Продолжения речи Михаила в печатном тексте нет, в рукописи же находим о „невинном арестанте“:
„Чем мы вознаградим его? Скажем: „Ступайте, вы свободны!“ Радостно бедняк переступит порог своего жилища; но вдруг останавливается: он видит посреди комнаты гроб. Там лежит труп престарелой его матери, скоропостижно умершей в ту минуту, как сына ее потащили в крепость.
Он робко спрашивает: „Где жена моя?“ — „В постели, при последнем издыхании“, — отвечают ему; она преждевременно разрешилась мертвым ребенком, также в тот момент, когда потащили несчастного из дому“.
И вот наступает день, когда Боровков готовит бумаги для допроса нового арестанта, почти на полгода позже, чем другие, взятого и привезенного в столицу. Допрашивает сам Чернышев.
Они почти ровесники. Чернышев только на два года старше. Оба крупные, сильные, дерзкие; старые знакомые, бывшие кавалергарды-однополчане.
Подполковник — „друг Марса, Вакха и Венеры“.
Генерал также храбрый солдат, один из первых ловеласов и кутил.
Узник — твердый, ироничный.
Тюремщик — циничный, умный, тоже склонный к юмору.
Одному через 3 месяца — каторга, через 10 лет — поселение, через 15 лет — вторая каторга, через 20 лет — трагическая смерть.
Другой через 4 месяца — граф, через год — военный министр, через 15 лет — князь, через 22 года — председатель Государственного совета, через 23 года — светлейший князь, через 30 лет его армия будет разбита в Крымской войне, через 31 год — отставка и смерть.
Чернышев, вероятно, не без удовольствия рассматривал и допрашивал Лунина, потому что пришлось немало потрудиться, прежде чем стали возможны этот допрос и несомненная погибель этого гусара. Чернышев спрашивает, Лунин отвечает, секретарь записывает. Вопросов не фиксировали, но из ответов ясно видно, в каком порядке все протекало. Сначала были заданы обычные вопросы — о тайном обществе, его целях и членах.
„Открыть имена их почитаю противным моей совести, ибо должен бы был обнаружить братьев и друзей“.
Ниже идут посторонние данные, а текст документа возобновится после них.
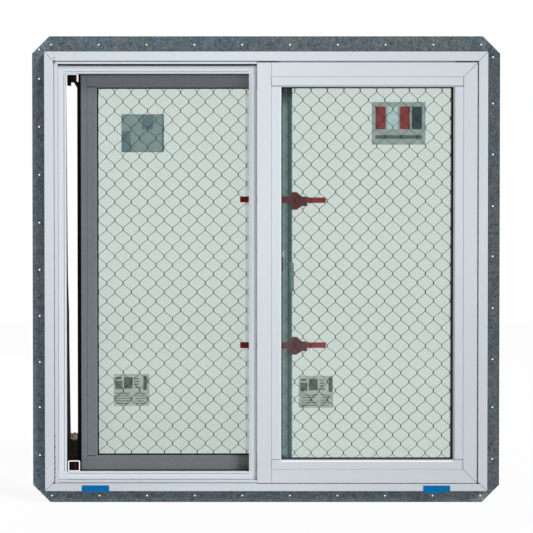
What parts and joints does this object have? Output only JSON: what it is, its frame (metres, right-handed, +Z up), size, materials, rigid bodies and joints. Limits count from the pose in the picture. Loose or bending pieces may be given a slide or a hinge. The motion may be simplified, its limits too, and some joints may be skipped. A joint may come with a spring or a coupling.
{
  "type": "horizontal sliding window",
  "caption": "Horizontal sliding window with a nailing flange, a fixed sash, a sliding sash standing ajar, wired double glazing and a half screen frame.",
  "frame": {"origin": "middle of the sill flange's back face, the plane that lies on the wall", "axes": "+X to the right seen from outside, +Y from outside into the room, +Z up"},
  "size_m": [1.274, 0.103, 1.271],
  "materials": {
    "white_vinyl": "semi-gloss extruded vinyl, slightly dusty",
    "grey_vinyl": "fine-grained grey vinyl",
    "flange_vinyl": "mottled dark grey, rough outer edge",
    "screen_metal": "white baked paint on rolled metal",
    "key_plastic": "white moulded plastic",
    "glazing": "clear wired glass with a grey-green tint",
    "spacer_metal": "matt mill finish",
    "gasket_rubber": "black, matt",
    "fin_rubber": "black, matt",
    "block_foam": "black foam with a worn tan top",
    "lock_plastic": "pale grey moulding",
    "black_plastic": "black moulding",
    "red_plastic": "translucent red moulding"
  },
  "bodies": {
    "root": {"fixed_beads_across": "white_vinyl", "fixed_beads_upright": "white_vinyl", "fixed_bottom_rail": "white_vinyl", "fixed_gasket": "gasket_rubber", "fixed_glass_spacer": "spacer_metal", "fixed_inner_glass": "glazing", "fixed_meeting_stile": "white_vinyl", "fixed_outer_glass": "glazing", "fixed_side_stile": "white_vinyl", "fixed_top_rail": "white_vinyl", "frame_head": "white_vinyl", "frame_left_jamb": "white_vinyl", "frame_right_jamb": "white_vinyl", "frame_sill": "white_vinyl", "head_flange": "flange_vinyl", "left_flange": "flange_vinyl", "lock_housing": "lock_plastic", "lock_keeper": "black_plastic", "lock_lever": "lock_plastic", "lower_stop_block": "block_foam", "lower_strap_clip": "red_plastic", "right_flange": "flange_vinyl", "screen_bottom_bar": "screen_metal", "screen_corner_keys": "key_plastic", "screen_head_strip": "white_vinyl", "screen_jamb_strip": "white_vinyl", "screen_left_bar": "screen_metal", "screen_right_bar": "screen_metal", "screen_sill_strip": "white_vinyl", "screen_top_bar": "screen_metal", "sill_flange": "flange_vinyl", "sliding_beads_across": "grey_vinyl", "sliding_beads_upright": "grey_vinyl", "sliding_bottom_rail": "grey_vinyl", "sliding_gasket": "gasket_rubber", "sliding_glass_spacer": "spacer_metal", "sliding_inner_glass": "glazing", "sliding_lock_stile": "grey_vinyl", "sliding_outer_glass": "glazing", "sliding_outer_stile": "grey_vinyl", "sliding_top_rail": "grey_vinyl", "sliding_weather_fin": "fin_rubber", "upper_stop_block": "block_foam", "upper_strap_clip": "red_plastic"}
  },
  "joints": []
}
И дальше в протоколе читаем:
„Кто были основатели общества — сказать не могу вследствие вышеприведенного правила, которое я принял…“
„Кто же начальствовал в отделениях общества, я наименовать не могу по тому же правилу…“
„Кто же там именно находился… никак вспомнить не могу…“
Спрошено было и о воспитателях.
Ответ:
„Воспитывался я в доме моих родителей; учителей и наставников было у меня много, как русских, так и иностранных [следует несколько иностранных фамилий], и многие другие, коих не припомню“.
„Не припомнит“ Лунин как раз русских педагогов, которых можно было этим подвести.
Ни одним вопросом Чернышев не собьет Лунина с его позиции: до 1822 года участвовал в обществе, позже, когда началась подготовка к восстанию, не участвовал. В заслугу себе ставит, что пытался приготовить Россию к принятию конституции.
И тут генерал-адъютант выложил наконец свой главный козырь. Несколько декабристов свидетельствуют, что сам Лунин когда-то замышлял убийство царя „партиею в масках на Царскосельской дороге“.
Это тяжелая минута. Впервые Лунин четко видит, что противники могут предъявить серьезные обвинения: умысел на цареубийство по всем российским законам и уложениям — преступление тягчайшее. Решительное отречение ничего уже не даст: три имеющихся показания достаточны, все равно сочтут роковой факт доказанным, нельзя упираться так глупо; во всяком изобличении есть элемент унижения, а Лунин ведь держится все время на позиции собственной правоты.
И он решает признаться, но как бы между прочим, сводя значение злосчастного разговора к минимуму:
„Намерения или цели покуситься на жизнь блаженной памяти государя императора я никогда не имел, в разговорах же, когда одно предложение отвергалось другим, могло случиться, что и я упоминал о средстве в масках на Царскосельской дороге исполнить оное. Будучи членом Коренной думы, я присутствовал на совещаниях о конституции, и мое мнение всегда было конституционное монархическое правление с весьма ограниченной исполнительной властью“.
Главное в этом ответе — небрежно брошенное „могло случиться, что и я упоминал…“, то есть подчеркивается, что речь идет о деле столь маловажном, даже вспомнить трудно: мало ли что сорвется с языка в пылу разговора. Разве можно судить за туманное намерение, случайное слово? Да и не за намерение, собственно, а за указание на некую абстрактную возможность: вот-де можно, например, „в масках“ совершить покушение на царя, на дороге схватить, убить его и т. п.